This holiday season consumers seem primed to shop til they drop – with holiday sales projected to grow 3 to 4 percent. Bu they’re not buying apparel, unless it’s athleisure, and not things unless it’s home furnishings. Yes, Sarah Quinlan, senior vice president of market insights with Mastercard Advisors, tells Karen Webster, millennials are moving out of their parent’s basements – and that rings in the holiday cheer all around.
For retailers, feast or famine?
That depends on where one looks this holiday season. Overall, the environment has been one that is proving rather sanguine both in-store and online.
In an interview with PYMNTS’ Karen Webster, Sarah Quinlan, senior vice president of market insights with Mastercard Advisors, said things are shaping up nicely in Cyber Week and beyond.
“The most interesting thing is that retail sales have been amazing this year,” Quinlan said.
To see spending growth is no surprise, she said, because it is reflecting full employment and gross domestic product (GDP) traction. Holiday spending at retailers overall is up 3.6 percent thus far in 2017, and could be on the order of 4 to 5 percent higher year-over-year, with numbers likely to shake out to the higher end. In the United States, workers — notably, millennials — have seen wage increases and are looking to dispose of disposable income.
But, amid those headline numbers, “it is feast or famine,” Quinlan stated.
By way of example, apparel is down 0.4 percent this year, and it has not shown positive momentum since Easter. Women’s apparel is also down, more than 5 percent over the same timeframe, in fact. Gainers in the clothing pantheon include children’s apparel, which is up more than 7 percent, and women’s athletic wear which is up an impressive 18 percent. Black yoga pants are also hot sellers.
eCommerce is up 20.9 percent this year, Quinlan continued, a statistic that should be tempered a bit with the knowledge that eCommerce only comprises 8.4 percent of total retail sales. But, a staggering 82 percent of shoppers will use a mobile device while they are shopping, Quinlan said.
“What’s been selling” in retail at large includes airline tickets, which are up 7 percent year to date and lodging up 4.2 percent. Restaurants are similarly up 3.7 percent.
Several categories off the beaten path might point to the fact that for gift giving, “it’s all about the experience rather than the experience in-store,” Quinlan said.

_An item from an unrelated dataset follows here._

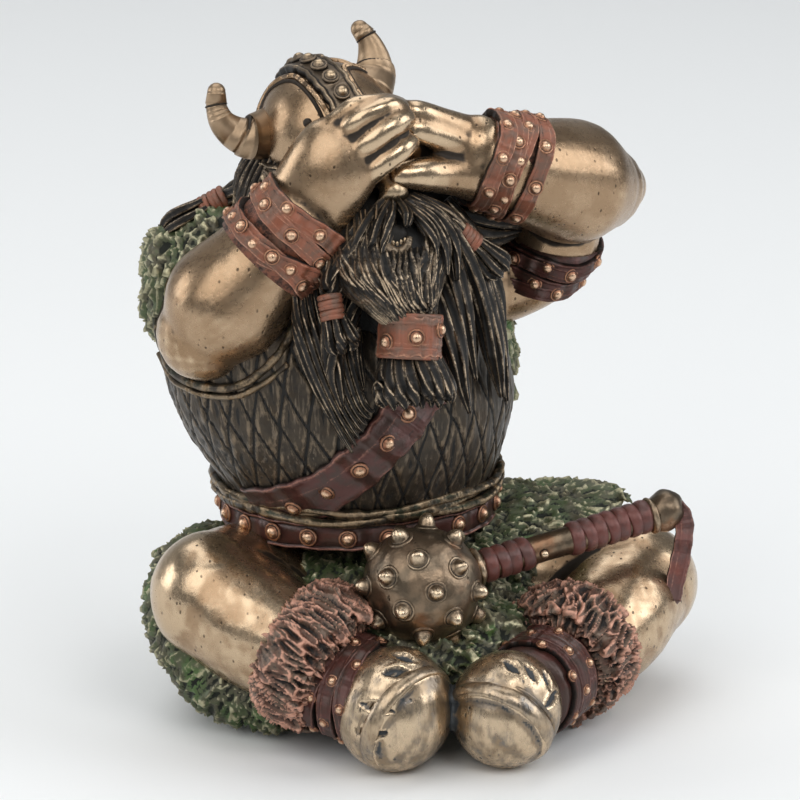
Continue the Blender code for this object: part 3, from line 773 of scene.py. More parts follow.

The U.S. has six times the amount of retail space that Europe does, five times the amount of that of England and two times that of Australia.
“We are overstored to begin with,” she explained.
According to Quinlan, “holiday travel after the holiday” may be a prime gift this holiday season. And might travel have an impact on dining out? The shift is one in which more than 47 percent spent on food is spent on restaurants compared to groceries. Grocery spend has actually grown on the small business side, with sales of less than $50 million annually. Buying food to consume or cook takes place at pop up stores or locations that sell ethnic food.
The U.S. is still a nation of last last-minute shoppers, though with the days before — and especially the very last days before — Christmas standing out like Rudolph’s nose as the biggest holiday spending days of the entire season, rivaled solely by Black Friday. The big day this year will be Dec. 23, Quinlan projected.
“That is when the stores and the malls will really profit,” she said, noting more than 90 percent of the shopping on that single day last year took place in malls.
Furniture and furnishings, a key category for millennials moving out of a family home, will also continue to stand out, up 4.2 and more than 7 percent this year, respectively, by Quinlan’s estimations. The home environment is one that lends itself to the experiential, as “we are clearly enjoying our homes, and taking the fact that the economy is improving” to be able to buy a new sofa, among other items, through a mix of instore and online channels, she explained.
With the consumer ready to buy, this question for retailers remains: “How do you make the consumer yours?”
Quinlan said 37 percent of shopping is done at small retailers, noting women’s boutiques and small hardware stores “will have a very merry holiday season.” This indicates consumers choose to shop at places where they know they cannot and will not be offered a volume discount. They opt, instead, to pay for personalization.
In fact, she advises retailers beef up the loyalty programs, particularly with an understanding of whether consumers want the rewards to go toward goods or experiences.
It’s also best not to discount too soon, Quinlan said. After all, following the post-Thanksgiving holiday shopping lull comes the deluge, and “once you discount, you can’t go back up.”